Problem requirements
Can you print every record below exactly as written?

Entries shown
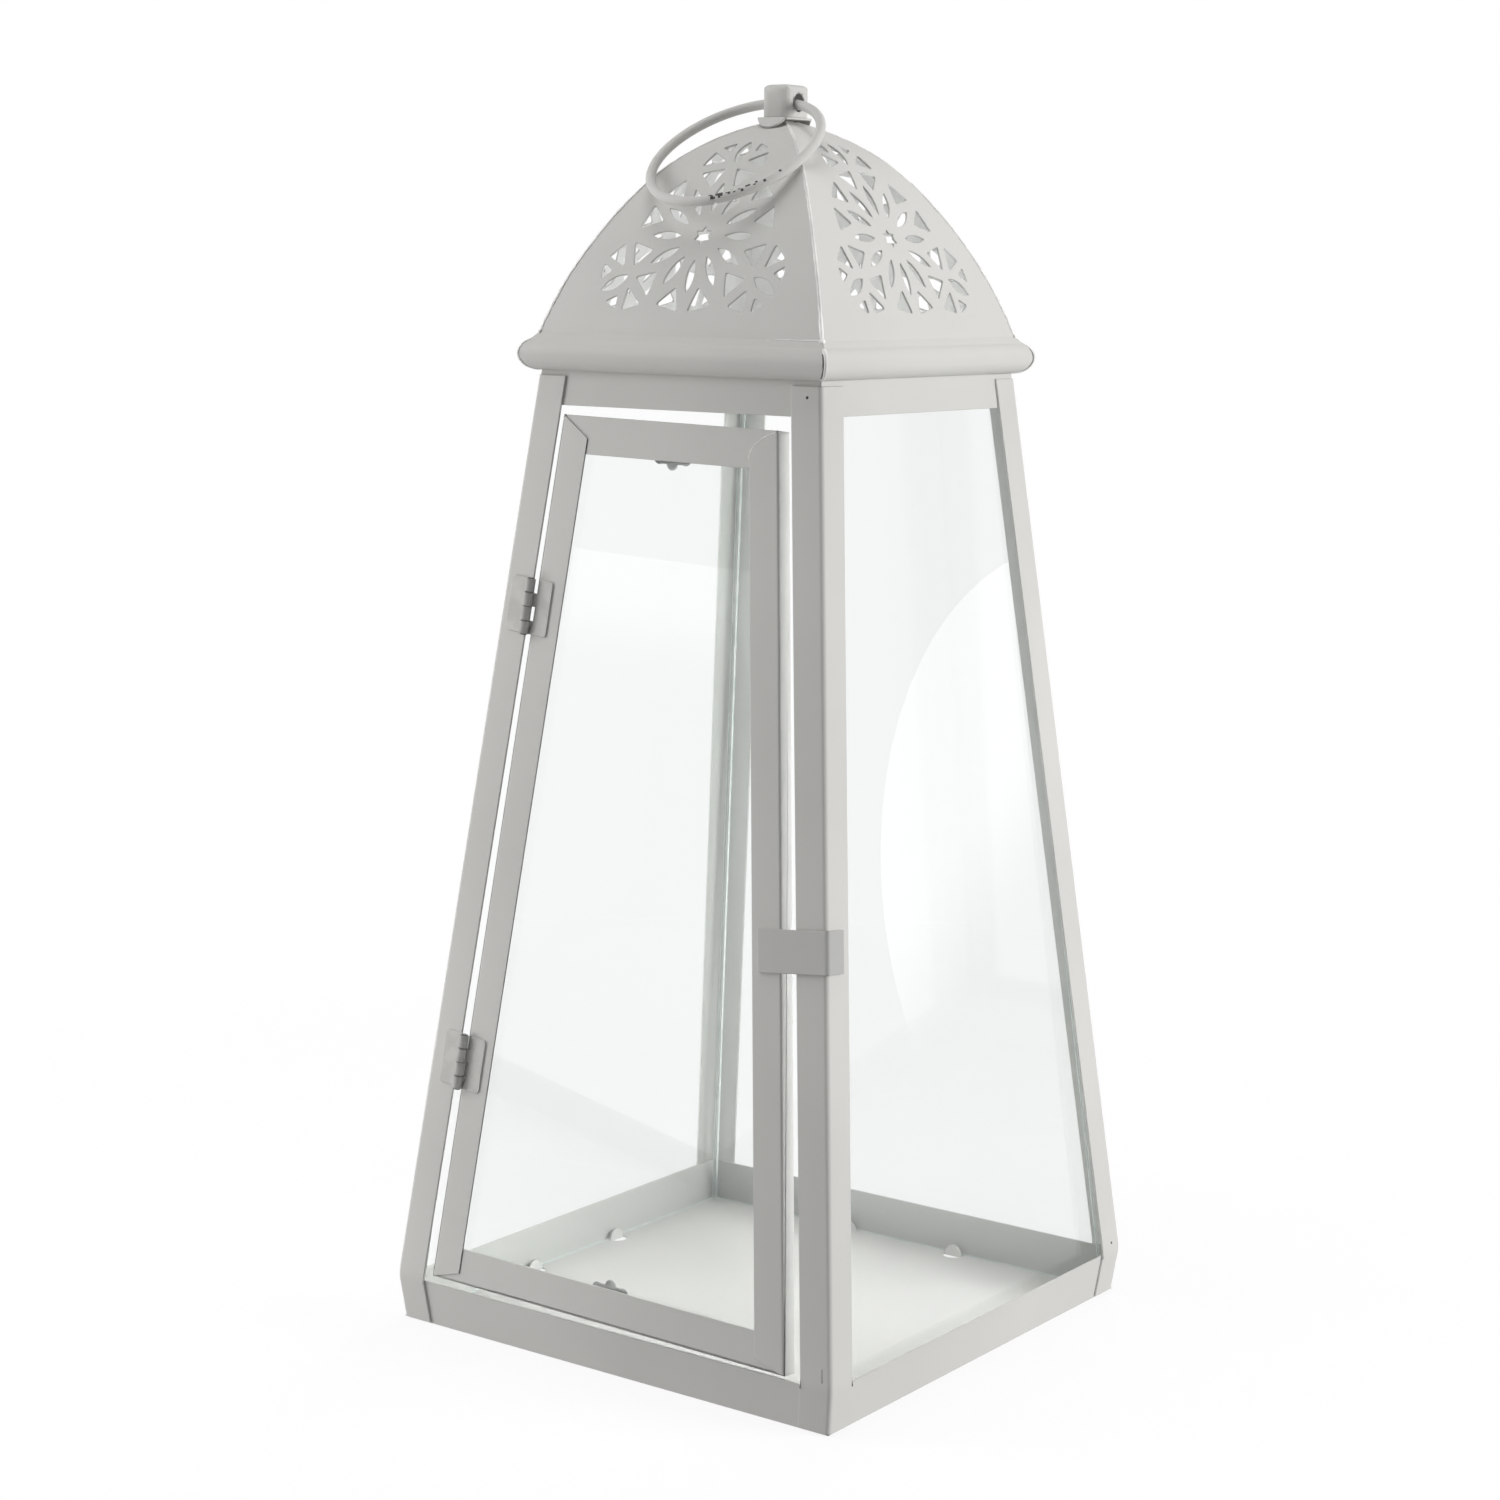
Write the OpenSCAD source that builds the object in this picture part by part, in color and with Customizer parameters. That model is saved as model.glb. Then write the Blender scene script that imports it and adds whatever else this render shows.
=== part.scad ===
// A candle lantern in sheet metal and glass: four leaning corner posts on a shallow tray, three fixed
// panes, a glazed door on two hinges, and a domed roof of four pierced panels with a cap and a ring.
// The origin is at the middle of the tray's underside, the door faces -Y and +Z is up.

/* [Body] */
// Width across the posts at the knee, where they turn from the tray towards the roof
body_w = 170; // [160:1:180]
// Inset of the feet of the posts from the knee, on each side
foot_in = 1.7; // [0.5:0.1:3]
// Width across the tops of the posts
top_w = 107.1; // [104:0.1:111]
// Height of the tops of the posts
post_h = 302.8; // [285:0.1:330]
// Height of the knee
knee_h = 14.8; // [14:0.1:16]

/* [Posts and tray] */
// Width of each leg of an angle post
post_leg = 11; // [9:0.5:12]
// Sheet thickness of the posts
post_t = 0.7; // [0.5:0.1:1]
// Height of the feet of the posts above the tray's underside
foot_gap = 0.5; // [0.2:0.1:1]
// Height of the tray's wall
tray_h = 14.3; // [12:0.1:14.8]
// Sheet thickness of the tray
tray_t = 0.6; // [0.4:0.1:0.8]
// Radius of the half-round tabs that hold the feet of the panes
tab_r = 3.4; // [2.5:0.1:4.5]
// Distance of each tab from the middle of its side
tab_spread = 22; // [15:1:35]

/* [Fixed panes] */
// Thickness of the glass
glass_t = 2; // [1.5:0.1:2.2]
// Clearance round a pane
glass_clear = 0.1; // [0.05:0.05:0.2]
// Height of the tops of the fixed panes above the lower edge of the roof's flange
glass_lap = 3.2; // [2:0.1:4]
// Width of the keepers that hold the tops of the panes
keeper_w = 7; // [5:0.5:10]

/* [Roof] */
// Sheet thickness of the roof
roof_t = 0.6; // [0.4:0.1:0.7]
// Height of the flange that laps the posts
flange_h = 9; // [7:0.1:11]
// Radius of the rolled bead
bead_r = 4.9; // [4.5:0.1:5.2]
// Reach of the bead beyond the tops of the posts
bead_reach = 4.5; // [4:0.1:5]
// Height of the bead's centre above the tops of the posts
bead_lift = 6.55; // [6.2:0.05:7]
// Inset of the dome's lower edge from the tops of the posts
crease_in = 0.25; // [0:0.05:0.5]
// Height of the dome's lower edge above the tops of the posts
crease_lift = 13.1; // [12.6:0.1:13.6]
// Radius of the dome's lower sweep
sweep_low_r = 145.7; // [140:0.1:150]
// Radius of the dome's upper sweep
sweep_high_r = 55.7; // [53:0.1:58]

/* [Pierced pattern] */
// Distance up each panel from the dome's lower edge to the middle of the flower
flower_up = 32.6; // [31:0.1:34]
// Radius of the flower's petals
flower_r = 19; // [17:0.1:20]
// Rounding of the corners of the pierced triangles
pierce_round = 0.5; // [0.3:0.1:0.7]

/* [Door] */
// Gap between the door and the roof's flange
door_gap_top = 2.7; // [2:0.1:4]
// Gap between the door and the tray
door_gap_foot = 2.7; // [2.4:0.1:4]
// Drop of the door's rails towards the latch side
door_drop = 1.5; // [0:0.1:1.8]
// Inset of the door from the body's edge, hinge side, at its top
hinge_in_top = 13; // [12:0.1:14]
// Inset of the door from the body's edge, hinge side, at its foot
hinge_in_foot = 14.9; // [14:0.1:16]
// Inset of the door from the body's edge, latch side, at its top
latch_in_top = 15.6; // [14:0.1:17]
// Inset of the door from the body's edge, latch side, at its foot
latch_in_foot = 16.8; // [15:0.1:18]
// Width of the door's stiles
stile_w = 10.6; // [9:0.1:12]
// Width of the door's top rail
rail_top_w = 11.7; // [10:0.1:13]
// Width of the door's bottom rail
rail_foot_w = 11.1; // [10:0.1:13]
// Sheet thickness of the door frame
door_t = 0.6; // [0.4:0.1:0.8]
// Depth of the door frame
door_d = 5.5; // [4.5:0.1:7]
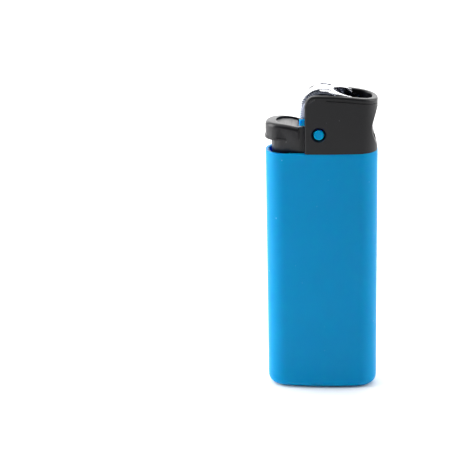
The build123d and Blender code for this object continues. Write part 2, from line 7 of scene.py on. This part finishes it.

Result
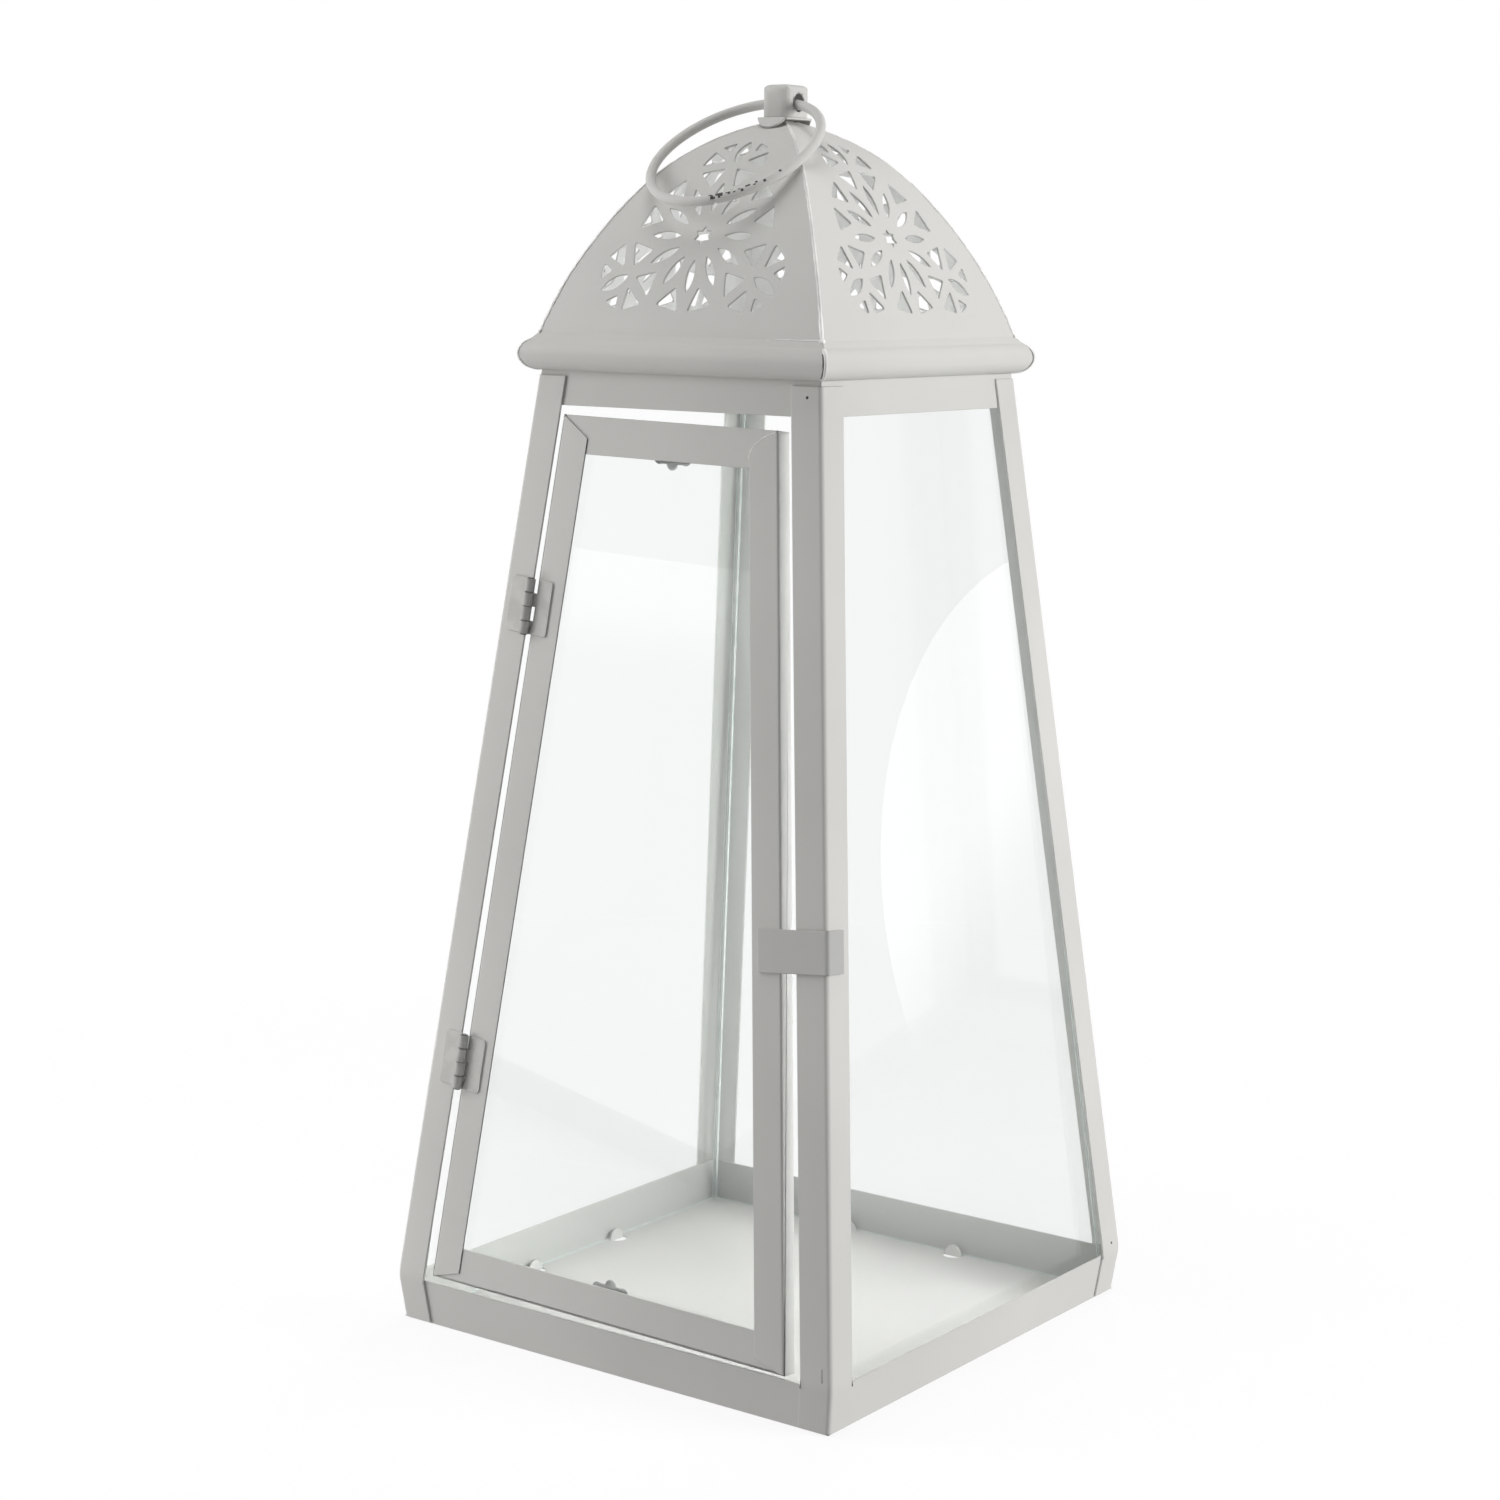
Write the OpenSCAD source that builds the object in this picture part by part, in color and with Customizer parameters. That model is saved as model.glb. Then write the Blender scene script that imports it and adds whatever else this render shows.
=== part.scad ===
// A candle lantern in sheet metal and glass: four leaning corner posts on a shallow tray, three fixed
// panes, a glazed door on two hinges, and a domed roof of four pierced panels with a cap and a ring.
// The origin is at the middle of the tray's underside, the door faces -Y and +Z is up.

/* [Body] */
// Width across the posts at the knee, where they turn from the tray towards the roof
body_w = 170; // [160:1:180]
// Inset of the feet of the posts from the knee, on each side
foot_in = 1.7; // [0.5:0.1:3]
// Width across the tops of the posts
top_w = 107.1; // [104:0.1:111]
// Height of the tops of the posts
post_h = 302.8; // [285:0.1:330]
// Height of the knee
knee_h = 14.8; // [14:0.1:16]

/* [Posts and tray] */
// Width of each leg of an angle post
post_leg = 11; // [9:0.5:12]
// Sheet thickness of the posts
post_t = 0.7; // [0.5:0.1:1]
// Height of the feet of the posts above the tray's underside
foot_gap = 0.5; // [0.2:0.1:1]
// Height of the tray's wall
tray_h = 14.3; // [12:0.1:14.8]
// Sheet thickness of the tray
tray_t = 0.6; // [0.4:0.1:0.8]
// Radius of the half-round tabs that hold the feet of the panes
tab_r = 3.4; // [2.5:0.1:4.5]
// Distance of each tab from the middle of its side
tab_spread = 22; // [15:1:35]

/* [Fixed panes] */
// Thickness of the glass
glass_t = 2; // [1.5:0.1:2.2]
// Clearance round a pane
glass_clear = 0.1; // [0.05:0.05:0.2]
// Height of the tops of the fixed panes above the lower edge of the roof's flange
glass_lap = 3.2; // [2:0.1:4]
// Width of the keepers that hold the tops of the panes
keeper_w = 7; // [5:0.5:10]

/* [Roof] */
// Sheet thickness of the roof
roof_t = 0.6; // [0.4:0.1:0.7]
// Height of the flange that laps the posts
flange_h = 9; // [7:0.1:11]
// Radius of the rolled bead
bead_r = 4.9; // [4.5:0.1:5.2]
// Reach of the bead beyond the tops of the posts
bead_reach = 4.5; // [4:0.1:5]
// Height of the bead's centre above the tops of the posts
bead_lift = 6.55; // [6.2:0.05:7]
// Inset of the dome's lower edge from the tops of the posts
crease_in = 0.25; // [0:0.05:0.5]
// Height of the dome's lower edge above the tops of the posts
crease_lift = 13.1; // [12.6:0.1:13.6]
// Radius of the dome's lower sweep
sweep_low_r = 145.7; // [140:0.1:150]
// Radius of the dome's upper sweep
sweep_high_r = 55.7; // [53:0.1:58]

/* [Pierced pattern] */
// Distance up each panel from the dome's lower edge to the middle of the flower
flower_up = 32.6; // [31:0.1:34]
// Radius of the flower's petals
flower_r = 19; // [17:0.1:20]
// Rounding of the corners of the pierced triangles
pierce_round = 0.5; // [0.3:0.1:0.7]

/* [Door] */
// Gap between the door and the roof's flange
door_gap_top = 2.7; // [2:0.1:4]
// Gap between the door and the tray
door_gap_foot = 2.7; // [2.4:0.1:4]
// Drop of the door's rails towards the latch side
door_drop = 1.5; // [0:0.1:1.8]
// Inset of the door from the body's edge, hinge side, at its top
hinge_in_top = 13; // [12:0.1:14]
// Inset of the door from the body's edge, hinge side, at its foot
hinge_in_foot = 14.9; // [14:0.1:16]
// Inset of the door from the body's edge, latch side, at its top
latch_in_top = 15.6; // [14:0.1:17]
// Inset of the door from the body's edge, latch side, at its foot
latch_in_foot = 16.8; // [15:0.1:18]
// Width of the door's stiles
stile_w = 10.6; // [9:0.1:12]
// Width of the door's top rail
rail_top_w = 11.7; // [10:0.1:13]
// Width of the door's bottom rail
rail_foot_w = 11.1; // [10:0.1:13]
// Sheet thickness of the door frame
door_t = 0.6; // [0.4:0.1:0.8]
// Depth of the door frame
door_d = 5.5; // [4.5:0.1:7]
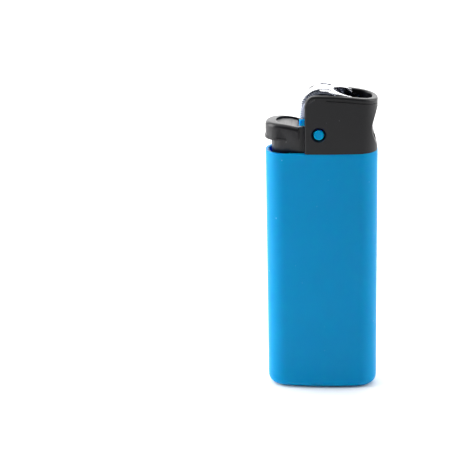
The build123d and Blender code for this object continues. Write part 2, from line 7 of scene.py on. This part finishes it.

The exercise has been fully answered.